Wednesday, February 16, 2005

XP Pro and 25 Thousand Thousand

I have to thank Garrett for hooking me up with WinXP Professional (perfectly legitimately, of course) this weekend. Surprisingly, I manged to format, install, and configure it in less than a day on this second-hand Duron box. Had some problems on install with XP freaking out about the second HD, but I sorted it out by trial and error. There's still a PCI conflict that I can't seem to get rid of, but it doesn't affect anything. And the OS has managed to resurrect the onboard audio, which I thought was dead, and is using that instead of the Herc sound board, despite the fact that the Herc is installed and properly configured with up-to-date drivers. Doesn't really matter though. With just 128MB of PC100 RAM, I thought I would run into memory errors and slow performance, but it actually seems to be a bit faster than 98SE was. I think the Duron 800MHz gets the credit.

Firefox 1.0 broke the 25 million downloads mark yesterday. SpreadFirefox.com is planning a special update for later today. In related news, there's been a lot of yapping about Microsoft's pseudo-low-key announcement that an Internet Explorer 7 beta will be released this summer, and even more yapping about posting this information in an IE team blog, where the tech-types will see it first, on the same day that Firefox reached a landmark download number. I personally don't think there was anything particularly insidious about this (by MS standards). Blake Ross pointed out the most important line in this announcement:

I think of today’s announcement as a clear statement back to our customers: “Hey, Microsoft heard you. We’re committing.”

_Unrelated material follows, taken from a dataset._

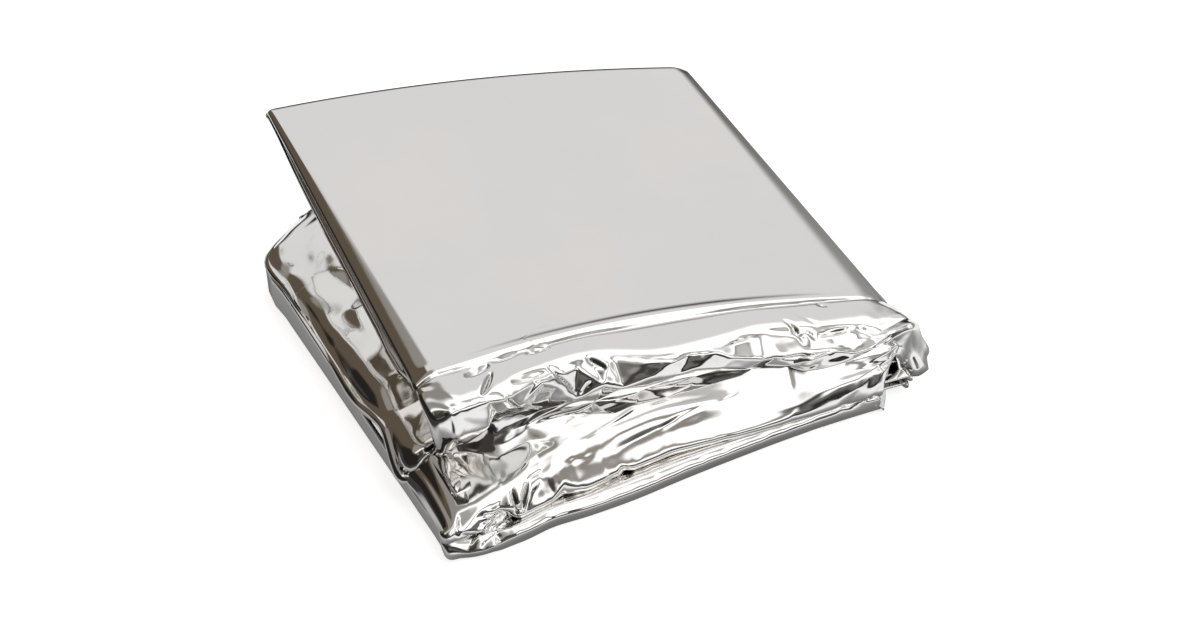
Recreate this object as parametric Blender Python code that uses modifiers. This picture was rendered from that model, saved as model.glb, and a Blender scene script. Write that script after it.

There has been a massive migration away from Internet Explorer since November. Firefox has become the most successful open-source application in history, and MS has to realize that they created this situation by allowing their software to stagnate for literally years, something you just cannot do when you have a monopoly.

So the question presents itself: Is it too late for Internet Explorer 7? I think so. By the time IE7 final is released, Firefox 1.5 and 2.0 will be too widely distributed. When the mass conversion to Longhorn begins (and it will), users will have to choose a browser; MS won't be allowed to prepackage their own again. So why get IE7 when Firefox is just as good and just as free, and by then, will have equal (or better) name-recognition? How will Microsoft focus their ad campaign? "Remember how much you loved us in 1999?"